● Required task: Every line in the listing is to be echoed verbatim.

● Data shown:
● ● ● ●

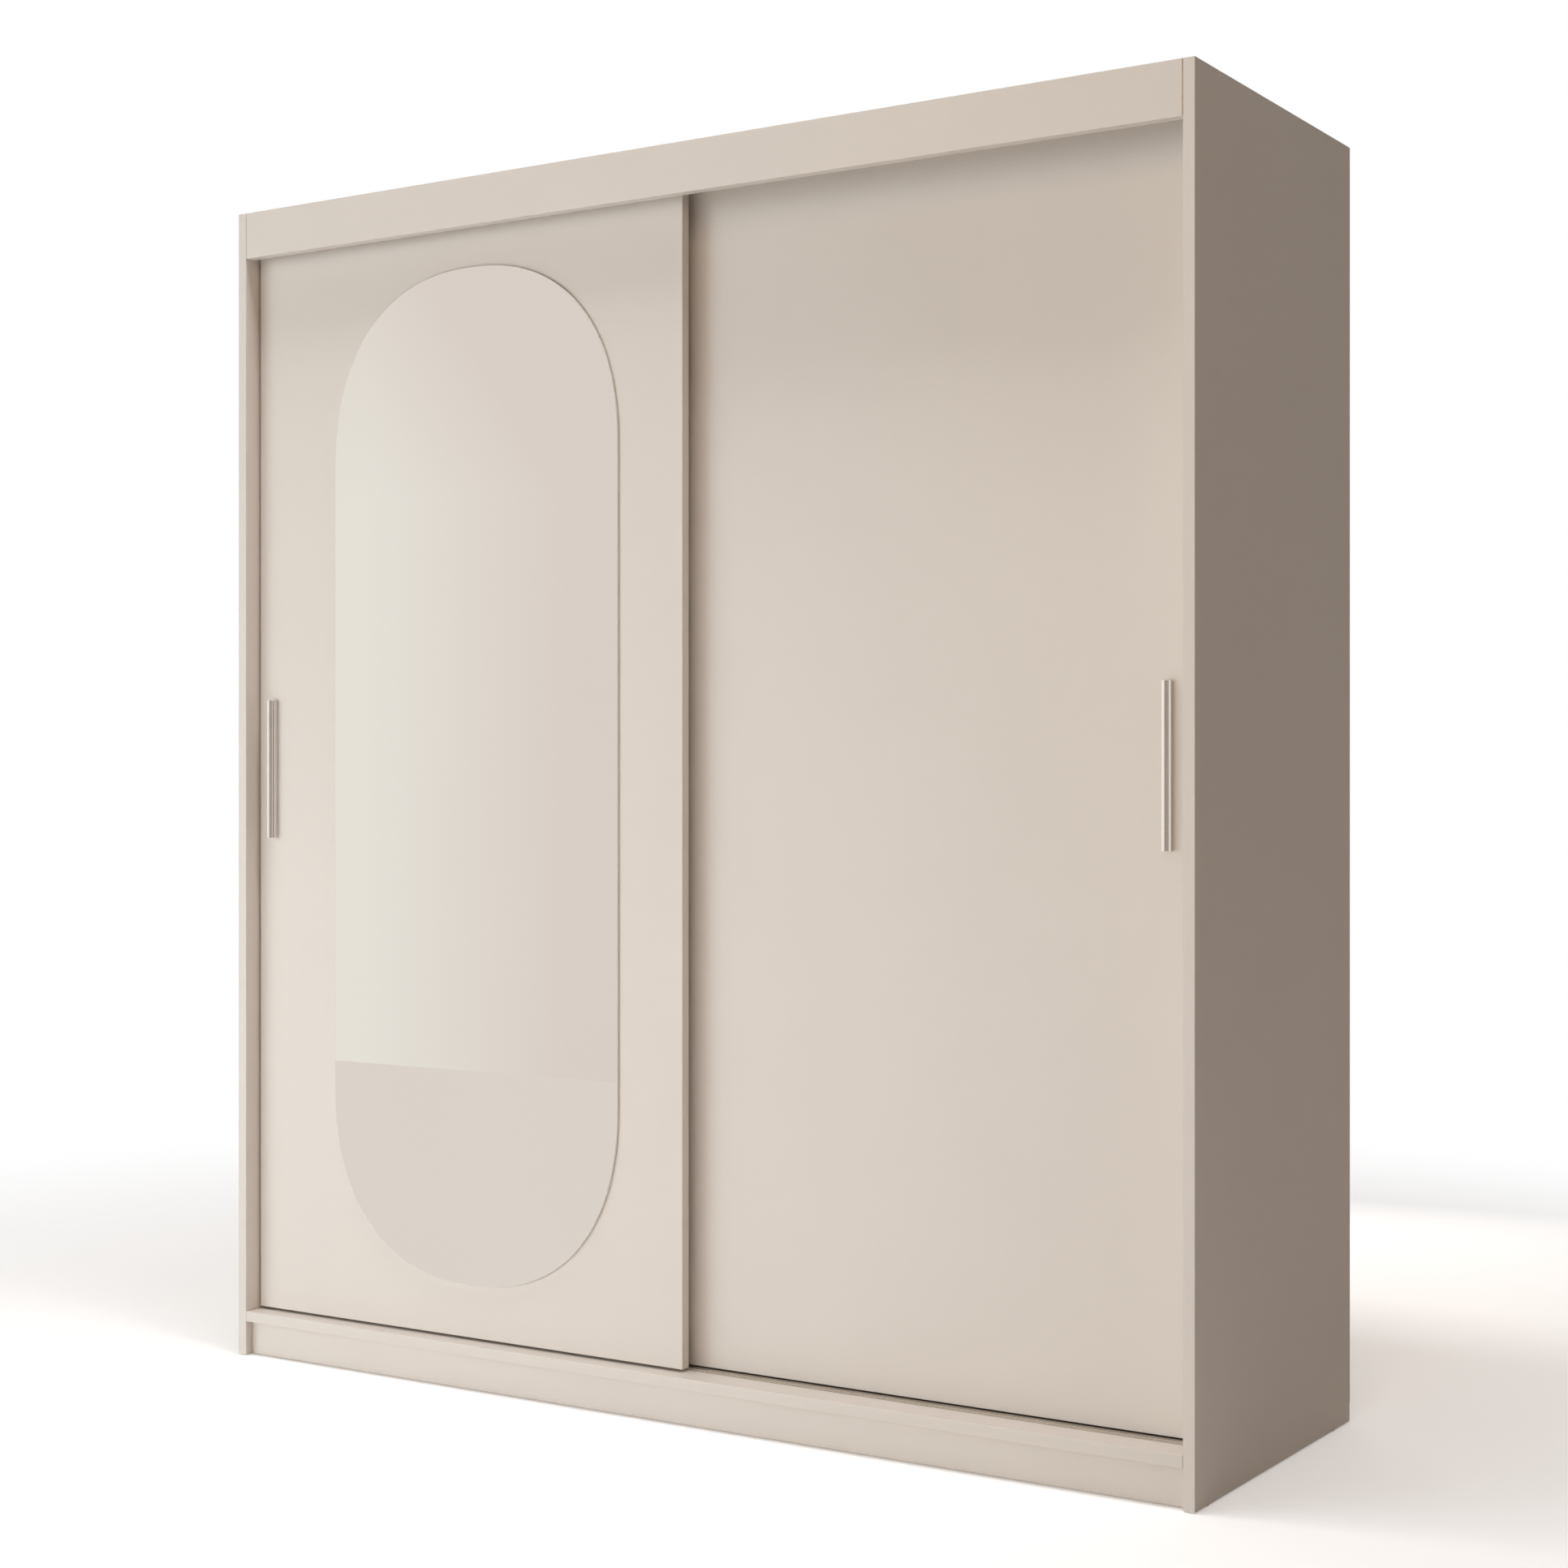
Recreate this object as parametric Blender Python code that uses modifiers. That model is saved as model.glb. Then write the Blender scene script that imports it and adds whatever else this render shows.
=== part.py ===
"""Sliding door wardrobe: a board carcass with two sliding doors on a double top track.

Metres, +Z up. The origin is the centre of the footprint on the floor, X runs along the
front, and the doors face -Y. The left door carries a mirror and runs in front of the right.
"""

import math

import bmesh
import bpy
from mathutils import Euler, Vector

# Overall size
WIDTH = 1.800
DEPTH = 0.610
HEIGHT = 2.000
BOARD = 0.018
GAP = 0.0003          # assembly gap between pieces that touch
BOARD_EDGE = 0.0008   # radius of the edge banding
GLIDE = 0.002         # the boards stand this far off the floor

# Carcass, with depths counted back from the front edges of the sides
BACK_SHEET = 0.003
JOINER_CAP = 0.0008
FASCIA_HEIGHT = 0.080
PLINTH_HEIGHT = 0.060
PLINTH_SETBACK = 0.015
PLINTH_BACK_DEPTH = 0.560
PARTITION_FRONT = 0.112
SHELF_FRONT = 0.118
SHELF_BACK = 0.600
HAT_SPACE = 0.300
LEFT_SHELVES = 5
RAIL_DROP = 0.050
RAIL_HIGH = 0.030
RAIL_WIDE = 0.015
RAIL_WALL = 0.0012

# Doors: front faces, edges and the line of the wheels behind each door
DOOR_WIDTH = 0.902
DOOR_BOTTOM = 0.0825
DOOR_TOP = 1.936
DOOR_SIDE_GAP = 0.004
FRONT_DOOR_DEPTH = 0.032
REAR_DOOR_DEPTH = 0.069
WHEEL_BEHIND_DOOR = 0.011
WHEEL_INSET = 0.090
GUIDE_INSET = 0.045

# Wheels and tracks
ROLLING_RADIUS = 0.012
RIM_RADIUS = 0.0142
WHEEL_THICK = 0.007
BORE_RADIUS = 0.0028
TRACK_WEB = 0.002
TRACK_HEIGHT = 0.0377
BEAD_HEIGHT = 0.003
BEAD_HALF = 0.0015
LIP_HEIGHT = 0.003
GROOVE = 0.007
LIP = 0.003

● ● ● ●

● Solution:
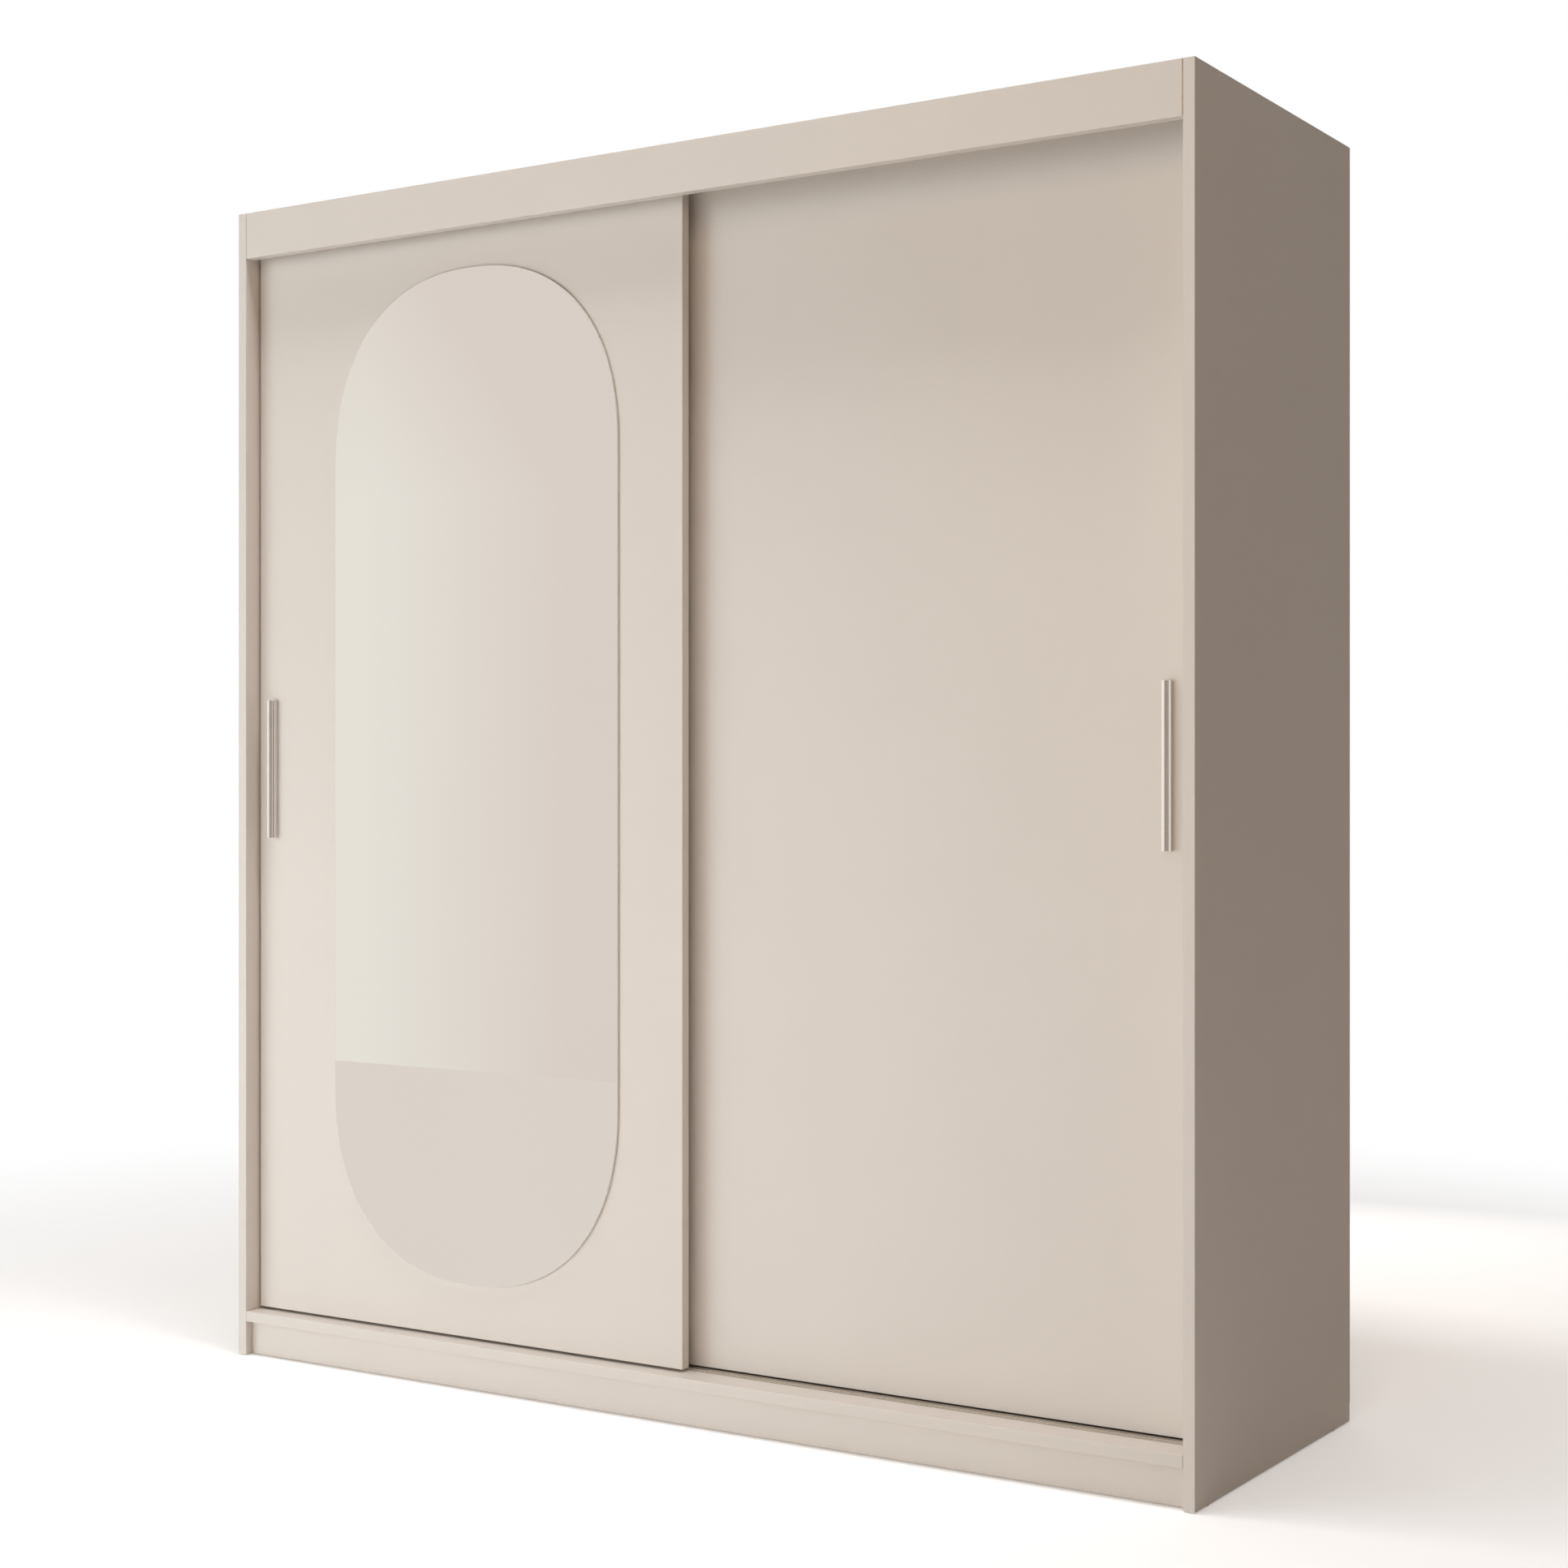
Recreate this object as parametric Blender Python code that uses modifiers. That model is saved as model.glb. Then write the Blender scene script that imports it and adds whatever else this render shows.
=== part.py ===
"""Sliding door wardrobe: a board carcass with two sliding doors on a double top track.

Metres, +Z up. The origin is the centre of the footprint on the floor, X runs along the
front, and the doors face -Y. The left door carries a mirror and runs in front of the right.
"""

import math

import bmesh
import bpy
from mathutils import Euler, Vector

# Overall size
WIDTH = 1.800
DEPTH = 0.610
HEIGHT = 2.000
BOARD = 0.018
GAP = 0.0003          # assembly gap between pieces that touch
BOARD_EDGE = 0.0008   # radius of the edge banding
GLIDE = 0.002         # the boards stand this far off the floor

# Carcass, with depths counted back from the front edges of the sides
BACK_SHEET = 0.003
JOINER_CAP = 0.0008
FASCIA_HEIGHT = 0.080
PLINTH_HEIGHT = 0.060
PLINTH_SETBACK = 0.015
PLINTH_BACK_DEPTH = 0.560
PARTITION_FRONT = 0.112
SHELF_FRONT = 0.118
SHELF_BACK = 0.600
HAT_SPACE = 0.300
LEFT_SHELVES = 5
RAIL_DROP = 0.050
RAIL_HIGH = 0.030
RAIL_WIDE = 0.015
RAIL_WALL = 0.0012

# Doors: front faces, edges and the line of the wheels behind each door
DOOR_WIDTH = 0.902
DOOR_BOTTOM = 0.0825
DOOR_TOP = 1.936
DOOR_SIDE_GAP = 0.004
FRONT_DOOR_DEPTH = 0.032
REAR_DOOR_DEPTH = 0.069
WHEEL_BEHIND_DOOR = 0.011
WHEEL_INSET = 0.090
GUIDE_INSET = 0.045

# Wheels and tracks
ROLLING_RADIUS = 0.012
RIM_RADIUS = 0.0142
WHEEL_THICK = 0.007
BORE_RADIUS = 0.0028
TRACK_WEB = 0.002
TRACK_HEIGHT = 0.0377
BEAD_HEIGHT = 0.003
BEAD_HALF = 0.0015
LIP_HEIGHT = 0.003
GROOVE = 0.007
LIP = 0.003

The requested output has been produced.